Podemos acariciar y ser acariciados de muchas formas pero solo algunas de ellas conseguimos ofrecerlas a todos en cualquier momento. Son gestos breves que importan mucho. Sutiles ráfagas de emoción que expresan la facilidad que concedemos al resto para acercarse hasta nosotros. Que permiten, en definitiva, una corriente abierta de comunicación antes de que ésta se inicie con palabras y que sobre todo, tiende puentes de entendimiento sin haber siquiera intentado razonar con la lógica del pensamiento.
La sonrisa y la mirada son tiernos dedos que se enredan en las mejillas del otro. Logran, la mayoría de las veces, encender en él una respuesta libre de acritud aún cuando lleve impresa el fulgor de la ira. Amainan temporales y restablecen cauces de comunicación bajando los escudos defensivos cuando se libran batallas.
Muchas veces he comprobado el efecto allanador que tiene una sonrisa amable al inicio, en el medio y al final de una conversación, por dura que se presente. O el valor pacificador de una mirada cordial que invite a la benevolencia por ambas partes.
Me he dado cuenta, sin embargo, de que hemos de ser cautos en el matiz de los gestos porque lo que pueden aportar al encuentro depende, exactamente, de su textura.
Hay personas que creen dominar al otro desde su mirada retadora y convierten en agresión lo que debería ser afabilidad y persuasión llena de complicidad. También debemos tener cuidado en cómo sonreímos y evitar la burla que viste los labios cuando el modo no es acorde con el pensamiento que lo sostiene.
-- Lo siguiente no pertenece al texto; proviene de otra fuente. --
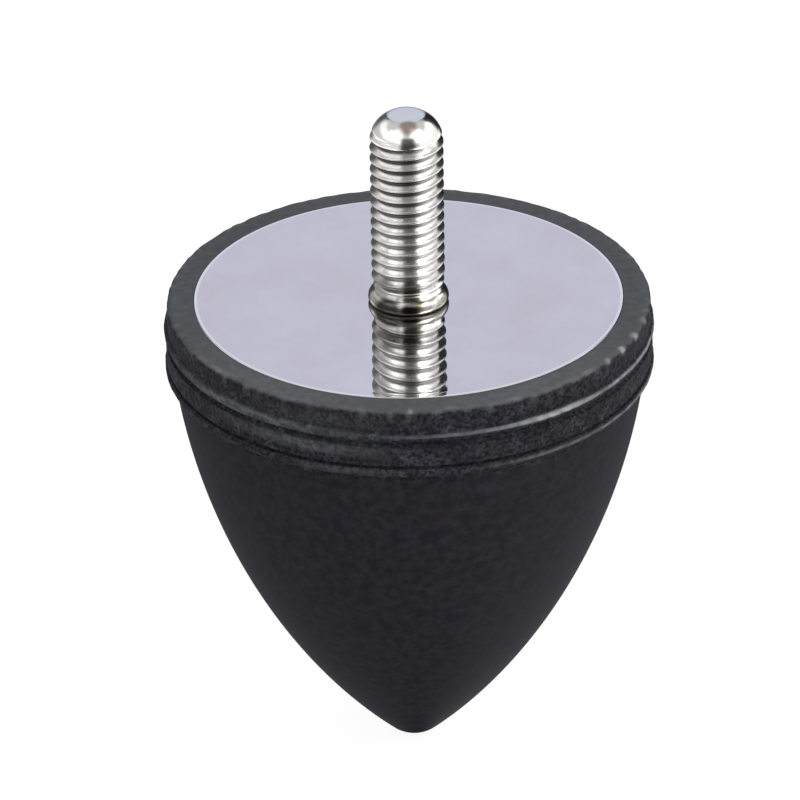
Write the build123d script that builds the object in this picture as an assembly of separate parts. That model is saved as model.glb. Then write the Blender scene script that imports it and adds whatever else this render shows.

Acercarnos a los demás desde la amabilidad es un arte que tiene muchas compensaciones y las tiene, en primer lugar, para nosotros mismos. No caminar a la defensiva frente al resto no nos deja indefensos ante sus potenciales agresiones, sino que facilita la expansión del corazón que sostiene la palabra y tiende puentes de acercamiento aún en medio de las tempestades.
Creo en el poder inmenso de la amabilidad; no en esa pegajosa y cursi reiteración de adulaciones, gratitudes o agasajos continuos y desmedidos, sino en la abierta y entusiasta delicadeza que deja una sensación única de aceptación y acercamiento, en cualquier circunstancia.
Siempre he sido amable y generalmente me han devuelto lo mismo o, al menos, si no lo han hecho de igual forma, les he mostrado otro camino posible de entendimiento que el momento o más tarde seguro han comprendido.
Ser amable supone tratarnos bien a nosotros mismos. Hagámoslo aunque inmediatamente no veamos los resultados. Si todos ponemos de nuestra parte será como una ola que se extienda irremediablemente sobre la humanidad y entonces podremos estar satisfechos de esa primera sonrisa que hemos regalado al que se cruce con nosotros en el primer saludo del día.
Ser amable supone tratarnos bien a nosotros mismos. Hagámoslo aunque inmediatamente no veamos los resultados. Si todos ponemos de nuestra parte será como una ola que se extienda irremediablemente sobre la humanidad y entonces podremos estar satisfechos de esa primera sonrisa que hemos regalado al que se cruce con nosotros en el primer saludo del día.